**** Data extract ****
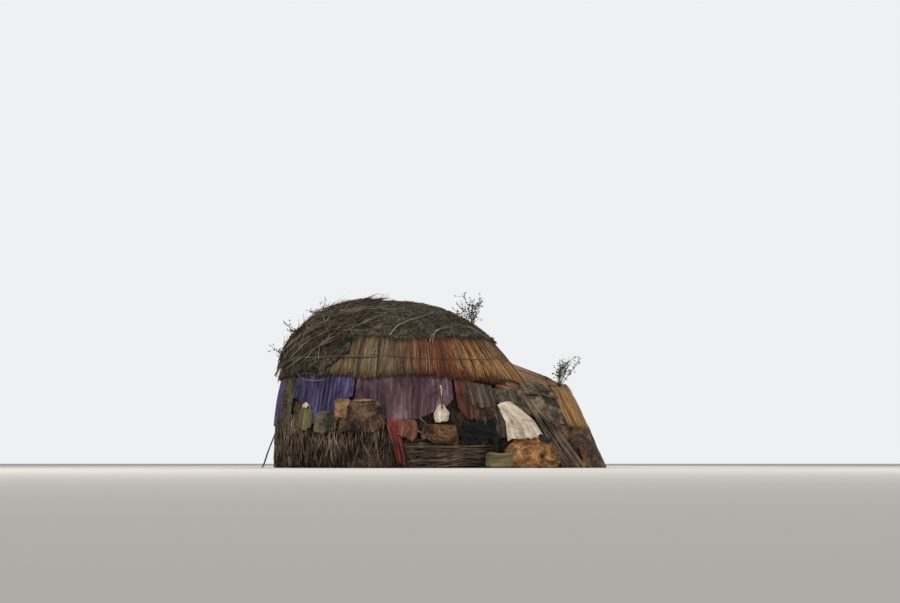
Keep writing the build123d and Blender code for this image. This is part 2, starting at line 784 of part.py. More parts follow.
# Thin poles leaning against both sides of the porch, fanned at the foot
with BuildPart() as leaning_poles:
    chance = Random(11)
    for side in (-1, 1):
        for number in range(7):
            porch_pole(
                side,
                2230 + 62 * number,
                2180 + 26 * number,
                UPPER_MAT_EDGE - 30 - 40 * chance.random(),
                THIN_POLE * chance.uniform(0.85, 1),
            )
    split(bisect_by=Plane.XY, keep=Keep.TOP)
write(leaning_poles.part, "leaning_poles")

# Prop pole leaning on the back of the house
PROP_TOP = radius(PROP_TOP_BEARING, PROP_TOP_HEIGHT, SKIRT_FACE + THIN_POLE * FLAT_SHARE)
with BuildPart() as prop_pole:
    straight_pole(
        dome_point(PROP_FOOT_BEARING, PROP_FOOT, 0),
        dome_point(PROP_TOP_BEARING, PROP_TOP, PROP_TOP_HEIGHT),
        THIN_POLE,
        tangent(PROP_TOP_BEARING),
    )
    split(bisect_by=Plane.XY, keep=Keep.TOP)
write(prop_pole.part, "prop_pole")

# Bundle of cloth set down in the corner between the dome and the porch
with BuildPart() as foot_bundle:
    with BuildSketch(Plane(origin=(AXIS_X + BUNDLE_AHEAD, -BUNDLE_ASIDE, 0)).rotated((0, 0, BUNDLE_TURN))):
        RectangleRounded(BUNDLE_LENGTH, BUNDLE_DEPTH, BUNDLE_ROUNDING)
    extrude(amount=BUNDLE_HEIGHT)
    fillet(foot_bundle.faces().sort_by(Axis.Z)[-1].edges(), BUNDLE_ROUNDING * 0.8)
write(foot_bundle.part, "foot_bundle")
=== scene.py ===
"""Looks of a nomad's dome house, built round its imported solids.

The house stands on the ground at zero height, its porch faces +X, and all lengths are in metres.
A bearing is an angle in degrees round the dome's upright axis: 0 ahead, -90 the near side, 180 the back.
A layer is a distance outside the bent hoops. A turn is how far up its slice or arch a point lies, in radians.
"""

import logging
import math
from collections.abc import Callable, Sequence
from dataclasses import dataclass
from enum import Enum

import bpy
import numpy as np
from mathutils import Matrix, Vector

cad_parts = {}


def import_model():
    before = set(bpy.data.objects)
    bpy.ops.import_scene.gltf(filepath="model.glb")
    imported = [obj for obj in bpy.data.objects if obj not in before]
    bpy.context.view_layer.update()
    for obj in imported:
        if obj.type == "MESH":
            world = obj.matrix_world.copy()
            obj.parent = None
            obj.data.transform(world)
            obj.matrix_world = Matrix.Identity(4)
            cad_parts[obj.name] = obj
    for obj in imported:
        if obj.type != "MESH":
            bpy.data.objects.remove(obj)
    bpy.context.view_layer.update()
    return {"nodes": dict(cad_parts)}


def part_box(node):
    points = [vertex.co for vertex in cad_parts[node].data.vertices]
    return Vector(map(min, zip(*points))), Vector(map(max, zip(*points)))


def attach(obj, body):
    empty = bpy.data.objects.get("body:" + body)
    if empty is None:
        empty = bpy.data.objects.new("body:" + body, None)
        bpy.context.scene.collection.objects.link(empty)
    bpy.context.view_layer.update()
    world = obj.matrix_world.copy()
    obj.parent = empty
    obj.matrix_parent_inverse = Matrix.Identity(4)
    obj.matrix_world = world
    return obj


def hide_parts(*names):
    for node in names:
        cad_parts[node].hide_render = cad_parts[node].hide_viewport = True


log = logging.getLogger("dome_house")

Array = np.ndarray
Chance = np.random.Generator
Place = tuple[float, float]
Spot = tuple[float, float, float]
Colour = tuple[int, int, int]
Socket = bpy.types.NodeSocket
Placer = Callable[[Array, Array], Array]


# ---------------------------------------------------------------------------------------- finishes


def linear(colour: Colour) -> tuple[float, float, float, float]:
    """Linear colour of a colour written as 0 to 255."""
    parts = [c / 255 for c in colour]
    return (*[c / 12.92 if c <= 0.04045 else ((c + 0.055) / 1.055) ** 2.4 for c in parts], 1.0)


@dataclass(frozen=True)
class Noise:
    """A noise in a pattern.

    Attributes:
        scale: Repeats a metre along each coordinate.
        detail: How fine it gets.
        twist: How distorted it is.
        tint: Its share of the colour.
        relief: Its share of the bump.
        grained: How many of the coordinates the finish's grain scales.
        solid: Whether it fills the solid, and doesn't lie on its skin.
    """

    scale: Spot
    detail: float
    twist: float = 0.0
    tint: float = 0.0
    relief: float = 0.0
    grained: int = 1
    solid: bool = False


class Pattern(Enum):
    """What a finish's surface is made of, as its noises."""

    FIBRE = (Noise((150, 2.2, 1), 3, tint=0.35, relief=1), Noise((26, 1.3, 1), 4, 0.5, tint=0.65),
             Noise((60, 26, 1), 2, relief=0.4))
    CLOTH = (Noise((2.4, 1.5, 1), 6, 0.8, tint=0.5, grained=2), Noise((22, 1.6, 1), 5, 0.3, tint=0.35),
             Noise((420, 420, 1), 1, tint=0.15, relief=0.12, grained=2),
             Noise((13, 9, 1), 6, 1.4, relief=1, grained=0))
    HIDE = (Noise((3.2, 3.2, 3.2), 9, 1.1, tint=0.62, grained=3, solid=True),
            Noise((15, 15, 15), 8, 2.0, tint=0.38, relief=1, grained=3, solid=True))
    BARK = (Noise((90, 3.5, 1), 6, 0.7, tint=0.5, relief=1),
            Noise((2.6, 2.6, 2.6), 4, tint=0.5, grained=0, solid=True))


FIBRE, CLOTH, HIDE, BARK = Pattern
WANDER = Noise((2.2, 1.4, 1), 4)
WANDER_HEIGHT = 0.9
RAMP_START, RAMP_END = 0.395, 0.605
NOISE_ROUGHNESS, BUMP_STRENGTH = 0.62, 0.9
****
**Exercise directions:** Above are some lines. Repeat exactly, and only, those from the line that has "# Bundle of" through the line that has "obj.data.transform(world)".

**Correct answer:**
# Bundle of cloth set down in the corner between the dome and the porch
with BuildPart() as foot_bundle:
    with BuildSketch(Plane(origin=(AXIS_X + BUNDLE_AHEAD, -BUNDLE_ASIDE, 0)).rotated((0, 0, BUNDLE_TURN))):
        RectangleRounded(BUNDLE_LENGTH, BUNDLE_DEPTH, BUNDLE_ROUNDING)
    extrude(amount=BUNDLE_HEIGHT)
    fillet(foot_bundle.faces().sort_by(Axis.Z)[-1].edges(), BUNDLE_ROUNDING * 0.8)
write(foot_bundle.part, "foot_bundle")
=== scene.py ===
"""Looks of a nomad's dome house, built round its imported solids.

The house stands on the ground at zero height, its porch faces +X, and all lengths are in metres.
A bearing is an angle in degrees round the dome's upright axis: 0 ahead, -90 the near side, 180 the back.
A layer is a distance outside the bent hoops. A turn is how far up its slice or arch a point lies, in radians.
"""

import logging
import math
from collections.abc import Callable, Sequence
from dataclasses import dataclass
from enum import Enum

import bpy
import numpy as np
from mathutils import Matrix, Vector

cad_parts = {}


def import_model():
    before = set(bpy.data.objects)
    bpy.ops.import_scene.gltf(filepath="model.glb")
    imported = [obj for obj in bpy.data.objects if obj not in before]
    bpy.context.view_layer.update()
    for obj in imported:
        if obj.type == "MESH":
            world = obj.matrix_world.copy()
            obj.parent = None
            obj.data.transform(world)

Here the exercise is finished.